The save part of hattrick came the next day at the gym when I told my friend Alice Nakamura the story. “Wow,” she said. She thought for a couple of minutes then said, “Why wouldn’t this gym convert a few of these machines so they could save electricity while we work out?’ Here was another great idea – using out-of-the box thinking to save energy in our every day lives.
Three days later, I was at a networking meeting where we each stand up and talk about our business. That day, I said to myself, “I simply can’t talk about my business again. Even I’m bored.” So I talked about a charity I work with that teaches women struggling with addictions to make wooden toolkits, wine boxes and stepstools. “Can any of you help?” I asked. Eight out of 20 people stepped up with offers — to fund an open house, buy tool boxes as gifts for clients, help with a wine-tasting fund raiser, and talk to groups about the charity. “Wow,” I thought, “People really want to help. They just need to be inspired by a great story or cause.” And so the tell part of hattrick came into focus.
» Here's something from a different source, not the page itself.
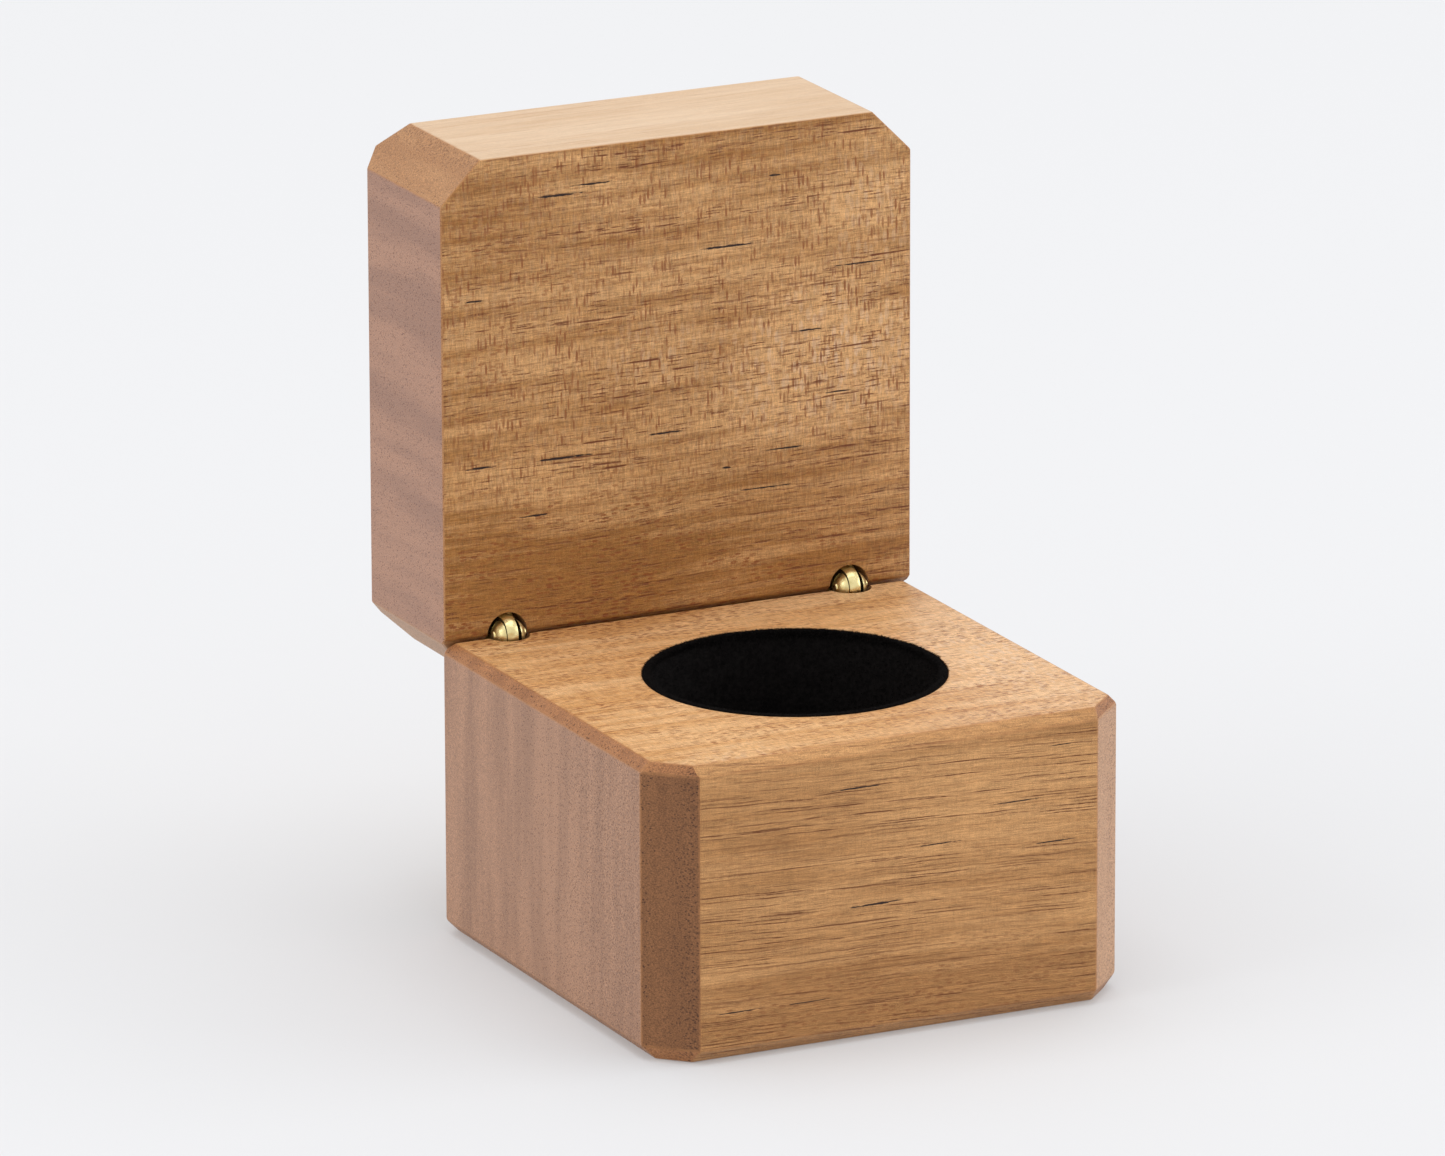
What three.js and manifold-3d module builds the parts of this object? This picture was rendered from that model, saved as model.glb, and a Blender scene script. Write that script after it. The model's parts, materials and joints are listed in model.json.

That week the pieces fell into place. I decided to create a non-profit organization that combined the three elements of these wow experiences. I was looking for a name that described a win-win-win situation. I asked my friend Keith Lloyd, “Isn’t there something like this in sports?” “Sure,” he said, “a hattrick is when a player scores three goals in one game.” “Perfect,” I said.
That’s how, in one week, Hattrick was hatched.